Dans l’article du 7 juillet sur l’imagerie antisémite et son déni à propos de la fresque d’Avignon, nous avions cité entre autres une affiche du BIFFF 2021, célèbre – et très bon, à vrai dire – festival du film fantastique de Bruxelles. L’affiche du BIFFF 2022 me fait revenir en détail sur le sujet.
En 2021, je fus stupéfait par cette affiche placardée sur les murs de Bruxelles, qui reprenait sans retenue les codes des caricatures antisémites : chapeau haut-de-forme, regard torve, doigts crochus, col en fourrure, empoisonnement d’enfant, auxquels j’ajoutai le corbeau aux yeux injectés de sang et le code couleur du drapeau nazi. Une recherche plus approfondie sur les anciennes affiches de ce festival fait ressortir que corbeau et code couleur font partie de la marque du festival lui-même et ne peuvent pas être assimilés, en l’espèce, à l’imagerie antisémite.
S’ensuivit un échange d’e-mail avec l’organisation du festival ; elle affirmait qu’aucune intention antisémite n’était à voir dans ce choix, et donnait comme explication que le personnage représenté était issu d’une BD de Legendre & Cambré, Amphoria, dont sept tomes étaient parus depuis 2014.
Or ce personnage de BD, Krimson, est une reprise du personnage Crimson dans la série Bob & Bobette de Willy Vandersteen, dessinateur fameux dont il a été prouvé en 2010 (4 ans avant Amphoria, ce qu’il était donc impossible d’ignorer) qu’il avait collaboré sous l’Occupation en tant que dessinateur, sous le pseudonyme de Kaproen, et était l’auteur de caricatures antisémites.
Reprendre un tel personnage et en accentuer les traits « juifs » sans que personne ne trouve rien à redire, voilà qui ne lassera pas d’étonner.
Ceci n’est pas une caricature antisémite
Fort des arguments de l’organisation du festival qui ne voyait pas d’antisémitisme dans cette affiche, je publiai sur mon mur Facebook un détournement de l’affiche en y accolant, dans une calligraphie imitant celle du fameux tableau de Magritte, « Ceci n’est pas une caricature antisémite ». J’ajoutais un drapeau nazi pour mettre en évidence la stricte correspondance des couleurs – mais, comme dit plus haut, ce dernier argument n’est pas valide, le BIFFF ayant toujours utilisé ces couleurs, bien avant cette affiche.

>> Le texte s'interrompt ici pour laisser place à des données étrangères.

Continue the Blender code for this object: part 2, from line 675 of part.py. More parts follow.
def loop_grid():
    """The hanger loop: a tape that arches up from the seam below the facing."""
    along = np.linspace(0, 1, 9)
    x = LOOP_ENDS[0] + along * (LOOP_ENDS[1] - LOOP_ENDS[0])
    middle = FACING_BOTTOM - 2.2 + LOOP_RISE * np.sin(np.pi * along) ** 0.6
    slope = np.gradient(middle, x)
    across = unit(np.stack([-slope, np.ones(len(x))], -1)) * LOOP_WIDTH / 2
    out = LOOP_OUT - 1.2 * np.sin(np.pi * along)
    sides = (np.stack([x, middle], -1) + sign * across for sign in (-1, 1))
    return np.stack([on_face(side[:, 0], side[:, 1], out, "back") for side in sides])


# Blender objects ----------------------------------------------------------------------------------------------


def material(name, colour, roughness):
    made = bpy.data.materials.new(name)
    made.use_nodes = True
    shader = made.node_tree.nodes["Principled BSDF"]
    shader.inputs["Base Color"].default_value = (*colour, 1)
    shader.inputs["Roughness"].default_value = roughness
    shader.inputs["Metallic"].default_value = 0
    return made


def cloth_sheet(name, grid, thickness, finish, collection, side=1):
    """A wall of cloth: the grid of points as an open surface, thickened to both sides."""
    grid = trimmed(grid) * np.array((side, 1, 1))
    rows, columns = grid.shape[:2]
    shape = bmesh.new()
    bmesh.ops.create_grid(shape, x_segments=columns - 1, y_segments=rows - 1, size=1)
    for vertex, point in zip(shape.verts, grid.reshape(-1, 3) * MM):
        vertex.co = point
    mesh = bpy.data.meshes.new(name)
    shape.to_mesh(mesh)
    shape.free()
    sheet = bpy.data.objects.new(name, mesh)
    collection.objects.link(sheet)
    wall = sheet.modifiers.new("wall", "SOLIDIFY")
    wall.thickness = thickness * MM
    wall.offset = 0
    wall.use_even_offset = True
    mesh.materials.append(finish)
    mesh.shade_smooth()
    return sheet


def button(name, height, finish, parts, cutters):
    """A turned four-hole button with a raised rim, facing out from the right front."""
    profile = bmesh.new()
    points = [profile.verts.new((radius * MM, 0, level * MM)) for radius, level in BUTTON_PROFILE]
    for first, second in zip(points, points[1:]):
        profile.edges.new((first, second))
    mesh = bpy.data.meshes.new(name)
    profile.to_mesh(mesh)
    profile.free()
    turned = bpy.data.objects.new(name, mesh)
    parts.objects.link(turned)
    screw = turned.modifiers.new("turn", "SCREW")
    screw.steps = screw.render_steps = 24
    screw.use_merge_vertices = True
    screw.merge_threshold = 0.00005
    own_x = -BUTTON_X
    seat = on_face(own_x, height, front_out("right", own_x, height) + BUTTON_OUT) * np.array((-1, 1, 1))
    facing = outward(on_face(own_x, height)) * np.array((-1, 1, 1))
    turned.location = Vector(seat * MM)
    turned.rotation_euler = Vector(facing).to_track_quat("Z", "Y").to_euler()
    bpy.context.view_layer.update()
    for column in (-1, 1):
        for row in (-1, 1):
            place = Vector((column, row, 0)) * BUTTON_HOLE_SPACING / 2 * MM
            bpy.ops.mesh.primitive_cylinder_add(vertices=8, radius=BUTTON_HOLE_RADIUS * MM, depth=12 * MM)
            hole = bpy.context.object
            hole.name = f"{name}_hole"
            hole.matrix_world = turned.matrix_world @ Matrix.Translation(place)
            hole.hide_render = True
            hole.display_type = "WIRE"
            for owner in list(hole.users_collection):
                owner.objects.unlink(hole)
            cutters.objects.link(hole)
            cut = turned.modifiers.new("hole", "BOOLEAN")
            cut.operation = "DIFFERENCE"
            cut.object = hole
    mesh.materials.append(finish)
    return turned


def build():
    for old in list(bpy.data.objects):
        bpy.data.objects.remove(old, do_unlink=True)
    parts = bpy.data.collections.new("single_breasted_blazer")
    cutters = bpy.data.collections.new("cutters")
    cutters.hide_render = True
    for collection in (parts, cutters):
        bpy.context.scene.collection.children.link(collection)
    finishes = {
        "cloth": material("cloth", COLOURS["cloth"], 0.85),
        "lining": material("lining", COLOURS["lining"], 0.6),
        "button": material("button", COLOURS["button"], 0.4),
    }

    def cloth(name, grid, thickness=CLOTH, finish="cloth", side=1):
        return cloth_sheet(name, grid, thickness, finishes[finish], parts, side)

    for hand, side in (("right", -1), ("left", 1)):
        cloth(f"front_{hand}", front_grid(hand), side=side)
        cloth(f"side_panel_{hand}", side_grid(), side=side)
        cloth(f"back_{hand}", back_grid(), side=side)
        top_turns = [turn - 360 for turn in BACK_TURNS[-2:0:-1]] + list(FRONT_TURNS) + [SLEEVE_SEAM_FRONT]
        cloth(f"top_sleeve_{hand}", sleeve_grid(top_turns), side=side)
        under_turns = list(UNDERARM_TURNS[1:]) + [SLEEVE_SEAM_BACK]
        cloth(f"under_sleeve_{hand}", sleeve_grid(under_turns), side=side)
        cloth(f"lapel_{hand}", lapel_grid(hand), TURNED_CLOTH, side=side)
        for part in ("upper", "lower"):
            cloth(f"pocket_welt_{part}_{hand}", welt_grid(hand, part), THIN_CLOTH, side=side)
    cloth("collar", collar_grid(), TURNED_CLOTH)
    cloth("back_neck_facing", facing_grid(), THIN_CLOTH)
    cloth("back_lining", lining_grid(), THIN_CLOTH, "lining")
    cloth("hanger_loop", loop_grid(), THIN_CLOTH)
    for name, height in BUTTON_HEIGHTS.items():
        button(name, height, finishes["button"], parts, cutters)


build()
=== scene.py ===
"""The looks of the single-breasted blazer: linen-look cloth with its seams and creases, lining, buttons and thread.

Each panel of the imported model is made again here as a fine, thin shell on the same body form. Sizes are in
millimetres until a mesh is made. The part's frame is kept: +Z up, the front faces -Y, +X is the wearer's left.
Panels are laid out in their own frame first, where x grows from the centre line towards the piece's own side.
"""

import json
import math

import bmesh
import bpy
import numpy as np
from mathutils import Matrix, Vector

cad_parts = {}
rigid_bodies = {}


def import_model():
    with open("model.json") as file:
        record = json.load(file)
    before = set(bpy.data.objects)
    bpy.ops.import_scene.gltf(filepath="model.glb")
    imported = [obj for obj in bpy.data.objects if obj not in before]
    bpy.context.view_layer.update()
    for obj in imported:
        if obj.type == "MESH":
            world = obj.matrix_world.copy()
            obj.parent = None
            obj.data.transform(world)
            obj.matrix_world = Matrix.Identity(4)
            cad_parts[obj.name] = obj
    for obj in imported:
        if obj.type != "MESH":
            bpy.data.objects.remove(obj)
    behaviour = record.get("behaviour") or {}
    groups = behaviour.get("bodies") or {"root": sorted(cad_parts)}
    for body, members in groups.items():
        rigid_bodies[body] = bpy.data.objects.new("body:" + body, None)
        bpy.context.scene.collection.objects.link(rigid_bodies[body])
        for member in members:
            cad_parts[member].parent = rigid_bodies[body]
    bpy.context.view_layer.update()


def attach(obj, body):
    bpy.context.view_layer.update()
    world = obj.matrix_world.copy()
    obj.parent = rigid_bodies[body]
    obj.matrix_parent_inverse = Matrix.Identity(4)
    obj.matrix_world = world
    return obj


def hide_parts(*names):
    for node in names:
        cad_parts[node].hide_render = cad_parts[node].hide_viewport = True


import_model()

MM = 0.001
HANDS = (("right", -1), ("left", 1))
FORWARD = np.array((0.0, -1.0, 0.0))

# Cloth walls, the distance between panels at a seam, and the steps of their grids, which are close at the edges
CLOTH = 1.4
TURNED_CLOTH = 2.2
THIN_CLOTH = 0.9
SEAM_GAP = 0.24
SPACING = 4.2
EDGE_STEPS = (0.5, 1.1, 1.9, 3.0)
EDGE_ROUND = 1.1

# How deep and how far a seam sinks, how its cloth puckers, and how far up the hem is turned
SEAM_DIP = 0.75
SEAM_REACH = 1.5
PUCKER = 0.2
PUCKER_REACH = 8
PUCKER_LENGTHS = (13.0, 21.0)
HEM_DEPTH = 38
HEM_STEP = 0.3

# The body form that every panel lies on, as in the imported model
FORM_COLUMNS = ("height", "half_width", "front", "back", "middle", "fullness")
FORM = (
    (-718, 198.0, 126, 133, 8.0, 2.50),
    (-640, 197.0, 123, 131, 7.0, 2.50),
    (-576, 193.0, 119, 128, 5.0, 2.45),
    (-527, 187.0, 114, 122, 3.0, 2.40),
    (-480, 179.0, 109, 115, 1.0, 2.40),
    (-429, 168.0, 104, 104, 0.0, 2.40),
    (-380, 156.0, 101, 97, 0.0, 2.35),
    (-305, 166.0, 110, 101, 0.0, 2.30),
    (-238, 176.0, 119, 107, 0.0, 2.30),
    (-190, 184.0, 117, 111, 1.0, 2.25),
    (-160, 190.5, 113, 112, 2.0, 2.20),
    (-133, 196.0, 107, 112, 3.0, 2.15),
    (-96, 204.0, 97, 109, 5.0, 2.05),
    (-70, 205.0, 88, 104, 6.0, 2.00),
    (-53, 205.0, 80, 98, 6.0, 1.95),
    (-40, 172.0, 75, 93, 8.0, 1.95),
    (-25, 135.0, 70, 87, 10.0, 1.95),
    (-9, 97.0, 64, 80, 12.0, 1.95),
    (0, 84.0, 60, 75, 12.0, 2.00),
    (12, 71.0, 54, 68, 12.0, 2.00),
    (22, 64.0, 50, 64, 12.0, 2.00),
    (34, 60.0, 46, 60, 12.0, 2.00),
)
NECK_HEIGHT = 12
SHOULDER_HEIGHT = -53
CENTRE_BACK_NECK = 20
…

Je reçus immédiatement un courrier d’un avocat, m’accusant de « harceler » son client, et m’étonnai de trouver parmi les arguments une origine séfarade de l’avocat et un stage qu’il avait réalisé dans sa jeunesse dans le cabinet d’un avocat dont le nom – si j’ai bien compris – avait une consonance juive.

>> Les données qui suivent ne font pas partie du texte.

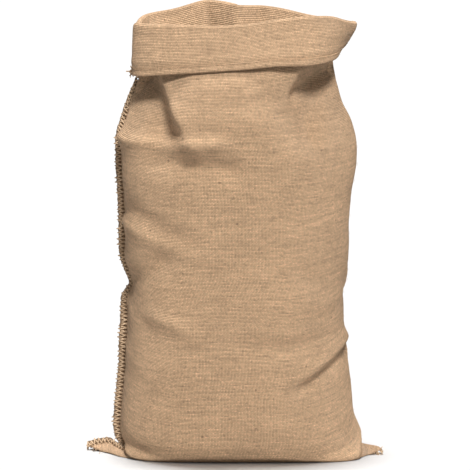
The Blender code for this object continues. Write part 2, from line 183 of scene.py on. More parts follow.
# The folded side sticks out as a fin where the mouth turns over: how far, and how wide.
FIN_REACH = 25.0
FIN_WIDTH = 30.0
FIN_FOOT = 800.0
SEAM_SINKS = 3.0             # how far the overcast edge's inner side lies over the cloth
# Where the overcast edge doubles back onto the ear it sags forward: the course, the length over
# which it does so, and how far.
SEAM_DIP_AT = 80.0
SEAM_DIP_LENGTH = 15.0
SEAM_DIP = (9.0, -27.0, -7.0)

# How the cloth is cut into rows: each entry is the course that a stretch runs up to, and the
# length of a row in it.
ROW_STRETCHES = [(110, 3.6), (180, 5.5), (780, 7.2), (985, 6.0)]
FOLD_ROWS = 7
CUFF_ROWS = 17
HEM_TURN_ROWS = 4
HEM_FLAP_ROWS = 5
SIDE_CROWDING = 0.45         # columns run closer together towards the two sides
COURSE_POINTS = 1441         # points that half a course is measured along by
HEM_RADIUS = 1.7             # outside radius where the hem turns up
HEM_PRESS = (0.0, 0.0, -0.8, -1.3, -1.0)    # how the stitches press each row of the hem in
PUFF = (1.7, 21.0, 7.0)      # the cuff swells over the hem: how far, how high up, over what length

# Dents in the cloth, soft ones first: how long each kind is, across and up the cloth, how deep it
# is, and the seed offset of its pattern.
Dent = namedtuple("Dent", "across up depth offset")
DENTS = [
    Dent(150, 110, 3.4, 11.0),
    Dent(70, 46, 1.5, 37.0),
    Dent(30, 22, 0.55, 71.0),
]

# Dents start above this course and are full so far above it. Over the cuff they fade to a least
# share of their depth, from so far under the hem to so far over it.
DENTS_FROM = 110.0
DENTS_GROW = 90.0
HEM_CALM = 30.0
HEM_SHARE = 0.25
DENTS_OFF_SEAM = 30.0        # they are full this far from the side seam
# The overcasting gathers the cloth beside it: how deep, how far from the seam and over what width.
# The gathers end below the rim: how far, and over what length they fade.
PUCKER = (1.1, 12.0, 26.0)
PUCKER_END = (20.0, 40.0)

# The overcast side seam as a row for each place along it: the course that it is at, which way
# the seam's edge points there, and how wide it stands.
SeamTurn = namedtuple("SeamTurn", "v points width")
SEAM_TURNS = [
    SeamTurn(0, (-0.75, 0.0, 0.66), 10),
    SeamTurn(10, (-0.35, 0.0, 0.94), 12),
    SeamTurn(40, (-0.15, 0.0, 0.99), 12),
    SeamTurn(60, (-0.35, 0.0, 0.94), 11),
    SeamTurn(76, (-0.62, 0.0, 0.78), 12),
    SeamTurn(88, (-0.80, 0.0, 0.60), 14),
    SeamTurn(104, (-0.99, 0.0, 0.10), 18),
    SeamTurn(130, (-1.0, 0.0, 0.0), 17),
    SeamTurn(390, (-1.0, 0.0, 0.0), 15),
    SeamTurn(438, (-0.6, 0.8, 0.0), 11),
    SeamTurn(480, (-0.9, 0.4, 0.0), 12),
    SeamTurn(540, (-1.0, 0.0, 0.0), 15),
    SeamTurn(720, (-1.0, 0.0, 0.0), 15),
    SeamTurn(780, (-0.75, 0.66, 0.0), 14),
    SeamTurn(850, (-0.5, 0.87, 0.0), 11),
    SeamTurn(868, (-0.4, 0.92, 0.0), 10),
]
SEAM_POINTS = 330            # courses that the side seam's line is taken from
SEAM_STEP = 2.6              # the seams' lines are cut into steps of this length
HEM_STEP = 2.5
SEAM_LEANS_BACK = 3.0        # the seam is drawn in by this much where it points backward
BOTTOM_SEAM = (0.035, 0.975)    # the share of the bottom's width that its seam runs over
BOTTOM_POINTS = 161
BOTTOM_GAP = 0.3             # between the bottom seam and the cloth over it
HEM_LINE = 0.65              # where the hem's stitches run, as a share of its last row
HEM_STITCH_LIFT = 0.25
HEM_STITCH_WIDTH = 6.0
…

Je rédigeai une réponse qui conduisit l’avocat à présenter, au nom des organisateurs du festival, des excuses.
Admettons. J’avais bien voulu croire à une ignorance crasse plutôt qu’à une intention antisémite. C’est d’ailleurs dans la catégorie de l’ignorance que l’article co-signé avec Mariane Riss sur la fresque d’Avignon rangeait les organisateurs du BIFFF.
Affaire classée ? On pouvait l’espérer. Mais après les excuses formulées par l’avocat du BIFFF en 2021 qui laissaient penser qu’une attention particulière serait portée au choix de l’affiche de l’édition 2022, je vous laisse découvrir cette dernière. Certainement pas aussi caricaturale que l’affiche 2021, on y retrouve haut-de-forme, regard torve, doigts crochus, manteau de fourrure… Grand Chelem ! Mazel Tov !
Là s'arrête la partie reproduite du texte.